If you’re unsure, let’s review your scenario together. Pre-approval planning matters just as much with private money as with any home purchase—let’s make sure your plan makes sense.
Frequently Asked Questions
Is a private money loan the same as a hard money loan?
The terms are often used interchangeably. Both refer to asset-based loans funded by individuals or investors, typically for unique, non-standard scenarios where conventional financing isn’t viable.
Can I use a private money loan to buy my primary home?
In some cases, yes. While private loans are traditionally used for investment properties or unique purchases, flexible lenders can sometimes fund primary residences if you have a strong “exit strategy.”
How much down payment do I need for private money?
Private money loans often require a higher down payment or strong equity, since the lender’s risk is greater. The exact amount depends on the scenario, property, and lender’s guidelines.
Can I refinance out of a private money loan later?
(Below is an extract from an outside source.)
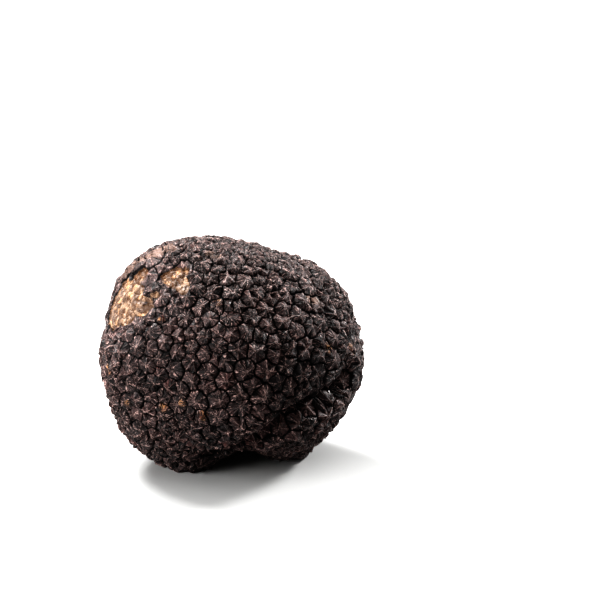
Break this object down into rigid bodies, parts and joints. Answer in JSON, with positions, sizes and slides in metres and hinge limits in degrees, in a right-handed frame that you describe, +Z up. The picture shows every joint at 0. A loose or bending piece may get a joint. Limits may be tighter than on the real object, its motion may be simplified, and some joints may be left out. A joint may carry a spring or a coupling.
{
  "type": "black truffle",
  "caption": "Whole black truffle, a rounded lumpy tuber with pyramid-shaped warts, a hollow under its front and scraped patches of pale flesh; rests on pressed feet.",
  "frame": {"origin": "middle of the truffle's outline, on the plane that its feet rest on", "axes": "+Z up, -Y towards the front with the belly and the hollow under it, +X to the right flank"},
  "size_m": [0.0526, 0.048, 0.0454],
  "materials": {
    "skin": "matte brown-black warty rind, with pale cream and tan flesh where it is scraped"
  },
  "bodies": {
    "root": {"truffle": "skin"}
  },
  "joints": []
}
Yes, most clients use private money as a bridge—eventually refinancing into a long-term mortgage once they qualify for better rates or the property meets standard guidelines.
Are private money lenders regulated?
Private money lenders are typically subject to state lending laws and usury limits, but they are not regulated like major banks. That’s why it’s important to work with known, recommended professionals and review all loan terms carefully.
This is educational and not financial advice. Loan programs and guidelines can change. Talk with a licensed mortgage professional about your specific scenario.